Moriarty completists might have a hint of what’s to come: Parents with marital troubles tend to work things out; lost souls finally comprehend what really matters; and, of course, abusers get their merciless comeuppance.
But even Moriarty’s depictions of abuse - her most unforgivable sin - have evolved over time. While her earlier work threw the book at brutal men with no impulse control, her more recent novels feature characters who strive so vigorously to avoid harming their loved ones they imperil their relationships all the same. Stan Delaney, the patriarch in Apples Never Fall, refuses to be like his violent father, so he walks away without explanation - sometimes disappearing for days, once abandoning his family on a six-lane highway - when he feels his temper igniting. In Here One Moment, the Death Lady tells 20-year-old newlywed Eve she will die of “intimate partner homicide”. Eve isn’t worried. She knows her high school sweetheart, Dom, would never hurt her. But Dom has a history of sleepwalking and becomes so convinced he might do something terrible that he frets obsessively and insists on handcuffing himself to the bed at night.

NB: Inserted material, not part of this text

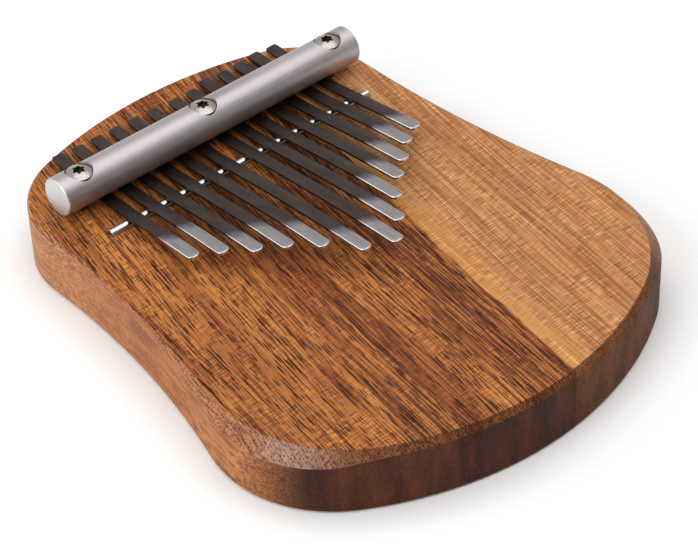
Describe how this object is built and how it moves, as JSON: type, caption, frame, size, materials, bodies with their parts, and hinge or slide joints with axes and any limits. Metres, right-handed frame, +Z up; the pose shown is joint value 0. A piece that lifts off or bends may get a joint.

In the end, the puzzle - will the predictions come true or won’t they? - becomes less interesting than the myriad ways people react when confronted with their ephemerality. Determinists throw in the towel, accepting their fates without argument; others flaunt their free will, driven to manifest the life of their dreams.
Sue, the grandmother, laments to a friend that she’s worried she spent the past 40 years on autopilot. “I’m always thinking, ‘Okay, I’ll just get through this next thing, then I’ll start living’,” she says. “Once I’m married, once the baby is born, once this kid sleeps through the night, once this one is at school, once they’ve all finished school, once Christmas is done, once Easter is done, you know how it goes. The hamster wheel.”
In moments of such stark and relatable humanity, a reader may find themselves pondering their own mortal coil. Can we escape the burden of monotony? Will Sue? That’s up to her creator. Most novels wrap up predictably or peter out or go off the rails. But not Moriarty’s. Her conclusions aren’t obvious, and they don’t necessarily give readers what they want, but they do induce a sense of sanguinity - an exhale of relief that the world makes sense. Or Moriarty’s world, anyway.